G.B. - Legend

Battle, East Sussex

It is said that at the Battle of Hastings, now preserved in the place name Battle, the flag raised by King Harold was painted with a golden dragon. This is almost certainly true, for this dragon appears twice on the famous Bayeux Tapestry, which was embroidered to commemorate this historic fight that so influenced the future history of Britain. This dragon is sometimes called 'The Golden Dragon of Wessex', because it was said to have been carried by Cuthred of Wessex at the battle of Burford in AD 752, yet it appears to have been originally used by Saxon tribes on the Continent. It seems that when the West Saxons invaded Britain in AD 495, they carried a golden dragon as their standard. The dragon appeared on the standards of at least four of William's successors, and in his account of the crusade undertaken by Richard I, the chronicler Ricard of Devizes mentions 'The terrible standard of the dragon...borne in front unfurled'. According to the records, the dragon on the standard of Henry III was made of red silk, 'sparkling all over with gold', its tongue like burning fires, and its eyes made of 'sapphires or some other suitable stones'. It was a dragon of this descent which was unfurled to witness the English victory at Agincourt, though it is not the same dragon which is nowadays mis-called a 'griffin' on the shield of the city of London.
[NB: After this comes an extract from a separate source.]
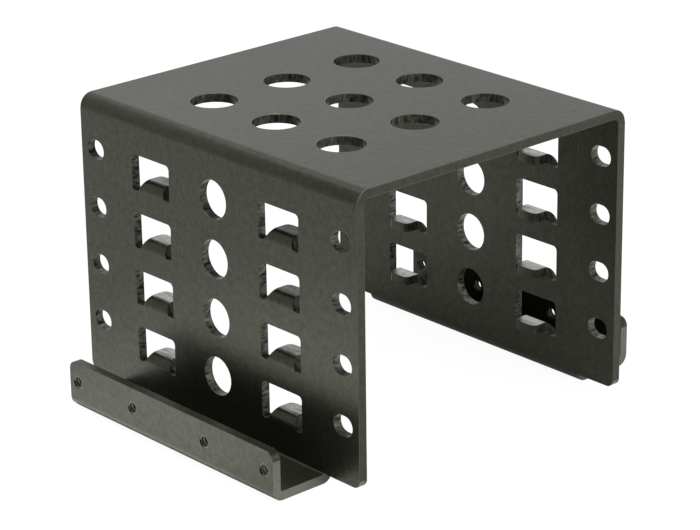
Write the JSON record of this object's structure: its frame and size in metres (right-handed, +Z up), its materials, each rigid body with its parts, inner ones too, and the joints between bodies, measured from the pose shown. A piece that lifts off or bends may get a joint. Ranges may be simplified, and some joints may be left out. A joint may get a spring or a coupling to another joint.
{
  "type": "drive mounting frame",
  "caption": "Folded sheet steel frame that stacks small drives between slotted side walls with bent rest tabs, and screws into a larger drive bay by tapped side rails.",
  "frame": {"origin": "middle of the frame's width and depth, in the plane that the two rail floors rest on", "axes": "+X across the frame to its right side, +Y from the open front to the rear along the drives, +Z up to the roof"},
  "size_m": [0.1016, 0.086, 0.064],
  "materials": {
    "black_coat": "satin black powder coat on steel sheet"
  },
  "bodies": {
    "root": {"top_panel": "black_coat", "left_side_wall": "black_coat", "left_mounting_rail": "black_coat", "left_front_rest_tab_1": "black_coat", "left_front_rest_tab_2": "black_coat", "left_front_rest_tab_3": "black_coat", "left_front_rest_tab_4": "black_coat", "left_rear_rest_tab_1": "black_coat", "left_rear_rest_tab_2": "black_coat", "left_rear_rest_tab_3": "black_coat", "left_rear_rest_tab_4": "black_coat", "right_side_wall": "black_coat", "right_mounting_rail": "black_coat", "right_front_rest_tab_1": "black_coat", "right_front_rest_tab_2": "black_coat", "right_front_rest_tab_3": "black_coat", "right_front_rest_tab_4": "black_coat", "right_rear_rest_tab_1": "black_coat", "right_rear_rest_tab_2": "black_coat", "right_rear_rest_tab_3": "black_coat", "right_rear_rest_tab_4": "black_coat"}
  },
  "joints": []
}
There are many myths and legends attached to the Battle of Hastings, almost all of them elaborations. The most famous tells how Richard le Fort, seeing William in danger, threw his own shield in front of him, thereby saving him from being killed. For this reason, it is claimed, Fort was permitted to add to his name 'escue' ('shield'), hence the modern name for the family, as Fortesque. The story is almost certainly apochryphal, though the family's motto is a pun on their name, reading in Latin 'Forte scutum salvus ducum' (A strong shield is the leader's safety).